Om te houden de geboden des HEEREN, en Zijn inzettingen, die ik u heden gebiede, u ten goede.
14 Behold heaven is the Lord’s thy God, and the heaven of heaven, the earth and all things that are therein.
Ziet, des HEEREN, uws Gods, is de hemel, en de hemel der hemelen, de aarde, en al wat daarin is.
15 And yet the Lord hath been closely joined to thy fathers, and loved them and chose their seed after them, that is to say, you, out of all nations, as this day it is proved.
Alleenlijk heeft de HEERE lust gehad aan uw vaderen, om die lief te hebben, en heeft hun zaad na hen, ulieden, uit al de volken verkoren, gelijk het te dezen dage is.
16 Circumcise therefore the foreskin of your heart, and stiffen your neck no more.
Besnijdt dan de voorhuid uws harten, en verhardt uw nek niet meer.
17 Because the Lord your God he is the God of gods, and the Lord of lords, a great God and mighty and terrible, a who accepteth no person nor taketh bribes.
Want de HEERE, uw God, is een God der goden, en een Heere der heren; die grote, die machtige, en die vreselijke God, Die geen aangezicht aanneemt, noch geschenk ontvangt;
18 He doth judgment to the fatherless and the widow, loveth the stranger, and giveth him food and raiment.
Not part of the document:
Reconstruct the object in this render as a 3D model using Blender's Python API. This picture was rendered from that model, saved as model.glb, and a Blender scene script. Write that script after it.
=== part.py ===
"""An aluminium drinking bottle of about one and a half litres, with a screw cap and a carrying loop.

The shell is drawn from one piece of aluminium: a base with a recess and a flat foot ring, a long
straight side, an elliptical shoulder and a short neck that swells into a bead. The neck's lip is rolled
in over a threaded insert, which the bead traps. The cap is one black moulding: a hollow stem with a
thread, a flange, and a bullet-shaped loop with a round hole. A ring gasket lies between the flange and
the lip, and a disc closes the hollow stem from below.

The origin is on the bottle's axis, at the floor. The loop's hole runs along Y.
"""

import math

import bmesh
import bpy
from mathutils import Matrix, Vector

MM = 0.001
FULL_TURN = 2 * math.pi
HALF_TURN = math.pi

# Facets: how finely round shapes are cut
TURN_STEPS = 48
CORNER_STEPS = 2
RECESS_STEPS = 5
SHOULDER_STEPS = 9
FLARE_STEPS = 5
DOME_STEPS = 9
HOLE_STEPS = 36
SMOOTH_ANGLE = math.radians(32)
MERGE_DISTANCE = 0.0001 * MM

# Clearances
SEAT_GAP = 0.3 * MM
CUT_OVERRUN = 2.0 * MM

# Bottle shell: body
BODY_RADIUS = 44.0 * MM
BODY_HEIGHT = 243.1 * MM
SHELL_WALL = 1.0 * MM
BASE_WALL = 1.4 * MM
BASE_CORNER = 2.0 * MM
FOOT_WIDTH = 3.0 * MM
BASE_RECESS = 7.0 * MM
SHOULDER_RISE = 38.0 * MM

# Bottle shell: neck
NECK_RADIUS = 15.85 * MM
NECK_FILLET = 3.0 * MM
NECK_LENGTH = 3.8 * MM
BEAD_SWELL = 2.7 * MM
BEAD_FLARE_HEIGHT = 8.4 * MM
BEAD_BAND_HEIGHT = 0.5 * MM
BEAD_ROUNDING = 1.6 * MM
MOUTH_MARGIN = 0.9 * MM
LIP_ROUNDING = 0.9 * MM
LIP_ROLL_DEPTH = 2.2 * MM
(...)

Die het recht van den wees en van de weduwe doet; en den vreemdeling liefheeft, dat Hij hem brood en kleding geve.
19 And do you therefore love strangers, because you also were strangers in the land of Egypt.
Daarom zult gijlieden den vreemdeling liefhebben, want gij zijt vreemdelingen geweest in Egypteland.
20 Thou shalt fear the Lord thy God, and serve him only: to him thou shalt adhere, and shalt swear by his name.
Den HEERE, uw God, zult gij vrezen; Hem zult gij dienen, en Hem zult gij aanhangen, en bij Zijn Naam zweren.
21 He is thy praise, and thy God, that hath done for thee these great and terrible things, which thy eyes have seen.
Hij is uw Lof, en Hij is uw God. Die bij u gedaan heeft deze grote en vreselijke dingen, die uw ogen gezien hebben.
22 In seventy souls thy fathers went down into Egypt: and behold now the Lord thy God hath multiplied thee as the stars of heaven.
Uw vaderen togen af naar Egypte met zeventig zielen; en nu heeft u de HEERE, uw God, gesteld als de sterren des hemels in menigte.